I’ve just installed the new Mac OS X Lion Developer Preview. As a developer, I am restricted from saying much about the new OS itself. However, I believe I can mention a few details about how the Installer works. It’s worth discussing because there are significant changes from prior OS X installations — changes that will affect everyone when the new OS finally goes on sale to the public.

Developers use an App Store redemption code. In order to obtain the Mac OS X Installer, developers need to go to Apple’s Developer site, log in to their account, and obtain a Mac App Store redemption code. Next, they launch the App Store application, click Redeem from the Quick Links section and enter the code. It doesn’t matter whether or not the App Store account name is the same account as for the Developer account. The Mac OS X Lion Developer Preview will now download. In the Finder, the Preview has a more generic name: Install Mac OS X. You’ll find it in your /Applications folder.

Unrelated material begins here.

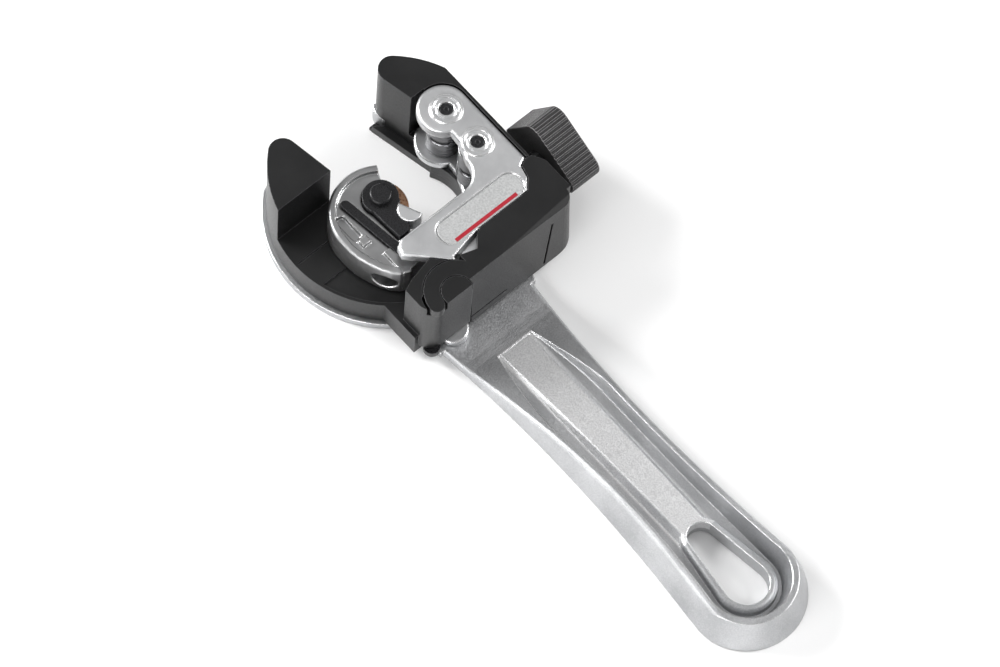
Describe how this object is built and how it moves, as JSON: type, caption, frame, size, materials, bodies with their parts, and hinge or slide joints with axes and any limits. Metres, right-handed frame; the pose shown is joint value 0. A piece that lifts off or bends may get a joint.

Transfer Installer to another Mac. I downloaded the Installer to my Mac Pro. I then decided I wanted to install Lion on my MacBook Air. Initially, I tried launching App Store on my MacBook Air and locating the Developer Preview. Sure enough, I found it in my Purchases list (as I use the same App Store account on both my Air and my Mac Pro). However, clicking the Install button for the Preview had no effect. Nothing downloaded, there was no error message of any kind, nothing. This is probably not how things will work when all is said and done.

Apple states that the Installer will run on Macs other than the one to which you originally downloaded the Installer. The trick is that you don’t do this by downloading the Installer via the App Store on additional Macs. Rather, you “copy the Mac OS X Lion Installer application which was downloaded from the Mac App Store into the /Applications directory on your additional Mac.”

When I actually followed Apple’s directions, it all worked.

One caveat: This will work only “on Apple computers you have authorized to share content downloaded from the Mac App Store.” Among other things, this should limit pirating of the OS. Pirates won’t be able to give a copy of the Installer to just anyone and have it work.

Update: I recently installed Lion on a MacBook Pro that had never been authorized to share content from the Mac App Store. I assume Apple has not yet implemented and/or begun to enforce this requirement.

• Mac OS X server is now “free.” More precisely, you don’t have to pay extra for it, after buying the client version. That’s right. The server software and client software are combined into the same Installer. To access the Server software, click the Installer’s Customize button and select the Server option. In other words, you must choose client vs. server at the time of the install. There isn’t one OS version that allows you to switch between client and server.

• No more Install DVD! Big news! Developers no longer need to transfer a disk image to a DVD in order to run the Installer. The Installer runs right from the Mac. After selecting to initiate an install of Lion, the Mac restarts and the Installer launches as a pseudo-startup volume — via some Apple magic. When the install process is complete, the Mac restarts itself again — via the new Lion volume.

At least that’s the way it worked for me when I installed Lion on an external drive. I assume it would have been the same had I installed the OS to my Air’s internal startup drive, but I cannot yet confirm this for certain.

Looking ahead. Is this really the way the process will work when Lion is finally released to the public? I am guessing yes. You won’t be required to get a redemption code. Rather, you’ll be able to purchase Lion directly from the Mac App Store. Otherwise, I believe the process will be the same as it now exists for the Developer Preview.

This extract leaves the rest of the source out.